A surprise move announced on Monday (April 30) by Parks Canada to privatize business operations at all three Canadian Rockies Hot Springs will affect 20 employees at the Radium Hot Springs pool in Kootenay National Park.
“From a union perspective, let me just say that it’s completely ludicrous for the employer to consider commercialization or privatization of the hot springs,” said Kevin King, the regional vice-president of the Union of National Employees and Public Service Alliance of Canada, which represent Parks Canada workers. “I think everyone should know that the discovery of the hot springs led to the creation of the national park system so they’re actually privatizing the origins of our national parks.”
The plans to privatize will affect a total of 42 employees at the three hot springs — which also include the Banff Upper Hot Springs and the Miette Hot Springs in Jasper — who have been notified their positions may be subject to workforce adjustment, which could result in new job offers with the successful proponent or provisions of their collective agreement kicking in. The Radium pool is the largest hot spring out of the three, as well as in all of Canada.
“These employees are obviously devastated,” King said. “These employees have provided long term services in Radium for a very, very long time for Canadians and our international visitors enjoying the services provided at the Radium aquacourt.”
“We’re going to work under the provisions of the collective agreement to ensure the employees are supported and their rights are respected,” executive director of the mountain national parks Tracy Thiessen told The Valley Echo.
She could not say whether the hot springs will continue to run under one umbrella or splinter into three separate enterprises. Currently, annual pass holders can access all three locations.
“Those are some of the questions that we’re grappling with in the development of the request for proposals,” Thiessen said. “We’ve targeted to try to see if we could succeed in developing the transfer for May 2013 so if we were to follow that path, the Request for Proposal (RFP) would go out in the next six to eight weeks and that’s currently our goal, to try to meet that timeline.”
“What we would expect from a successful private sector proponent is that they will no doubt have a different model for operating the hot pools that could imply higher fees, it could imply different hours, and it could imply a completely different level of service as well,” she said.

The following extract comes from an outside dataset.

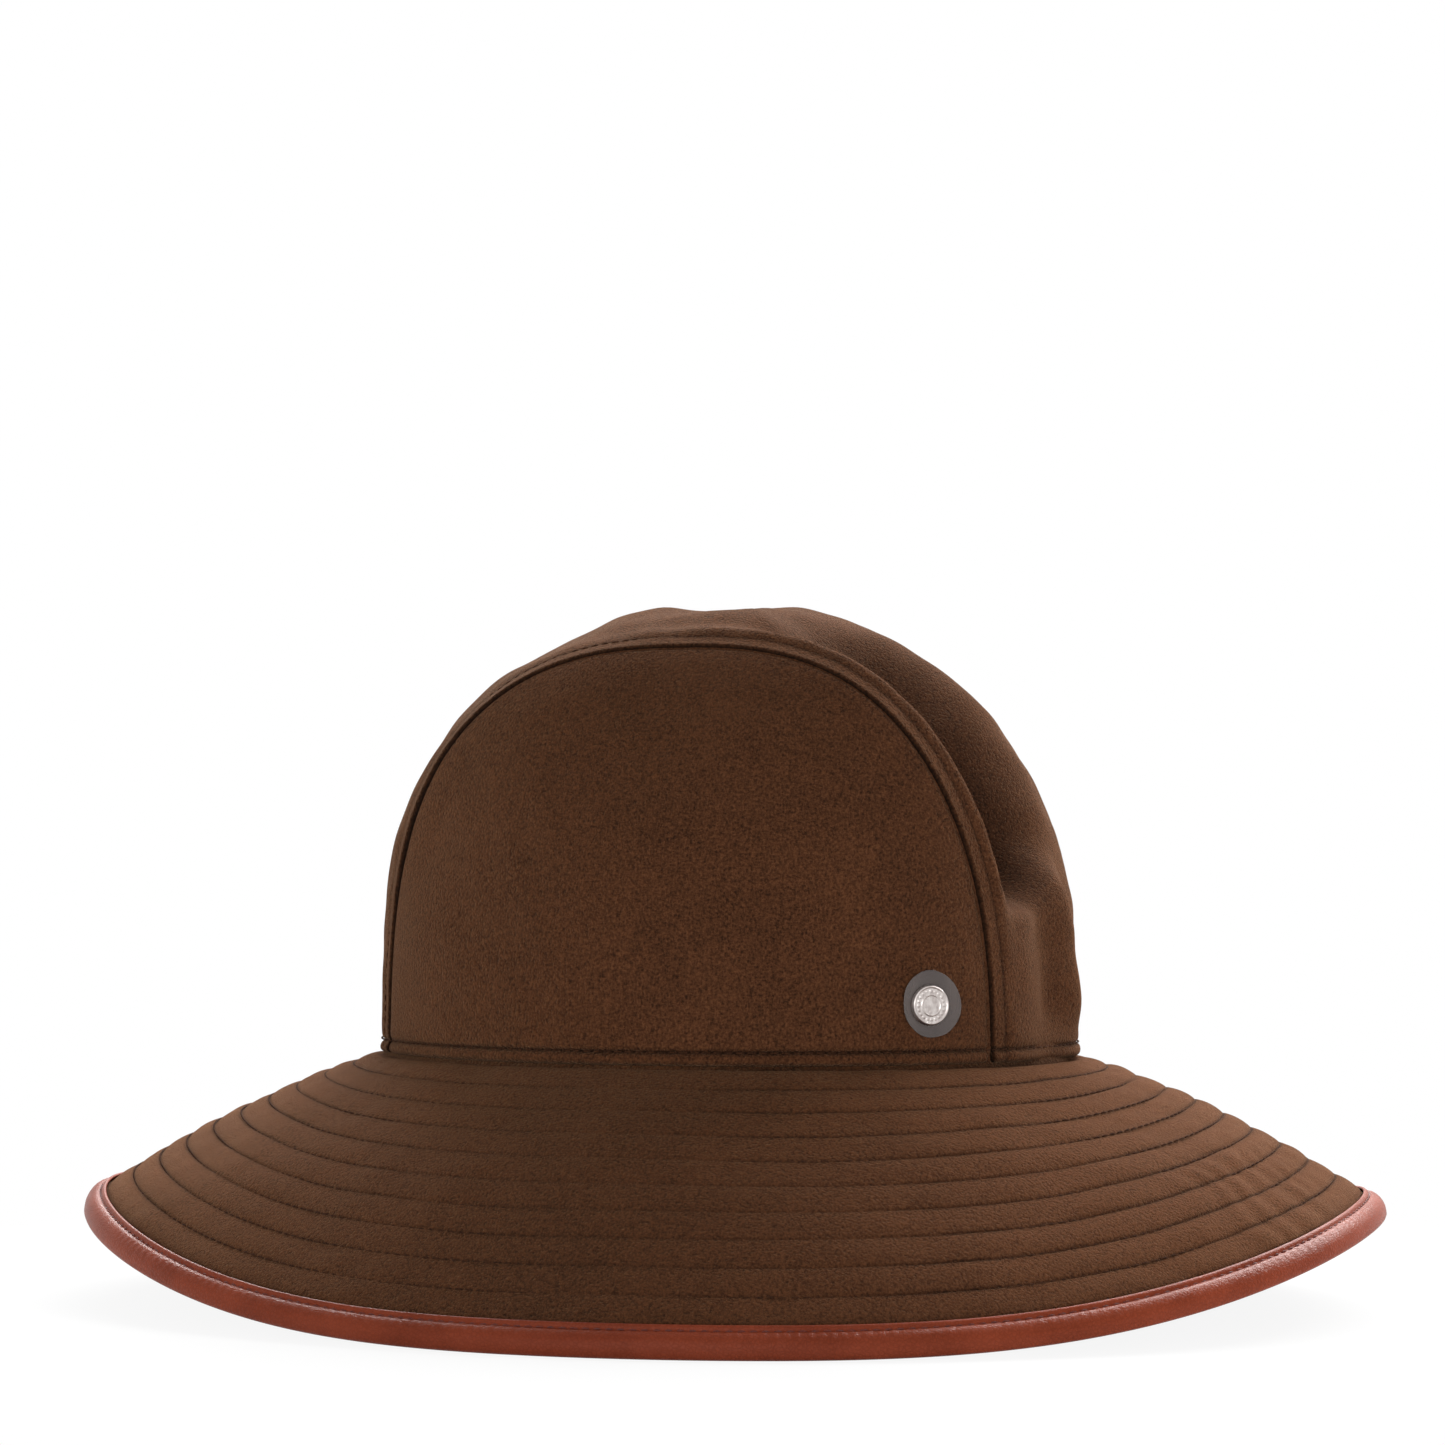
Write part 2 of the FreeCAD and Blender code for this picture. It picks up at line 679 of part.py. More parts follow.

Until then, it will be business as usual at the hot pool with no changes to what users normally expect, Thiessen said.
The privatization of the Radium Hot Springs pool is not a unique experience, said Graham Kerslake, president of Tourism Radium and the Radium Hot Springs Chamber of Commerce.
“If Parks Canada is looking at third party contracts in areas not considered to be their core competency, I think that’s consistent with a lot of what corporate Canada is doing so I think that’s a positive; I think that’s a benefit.”
The announcement came the same day the federal government revealed its most recent round of staffing cuts. With Parks Canada being one of the affected agencies, 16 employees from Yoho and Kootenay National Parks have been laid off while eight more are forced to consider workforce adjustment options, confirmed King.
“Just last year, Parks management was bragging up how wonderful these employees were doing in our celebratory year of our 100th anniversary, and then with sneakiness and stealth and swiftness, they identified without warning that these jobs were going to alternate service delivery,” said King about the impending privatization.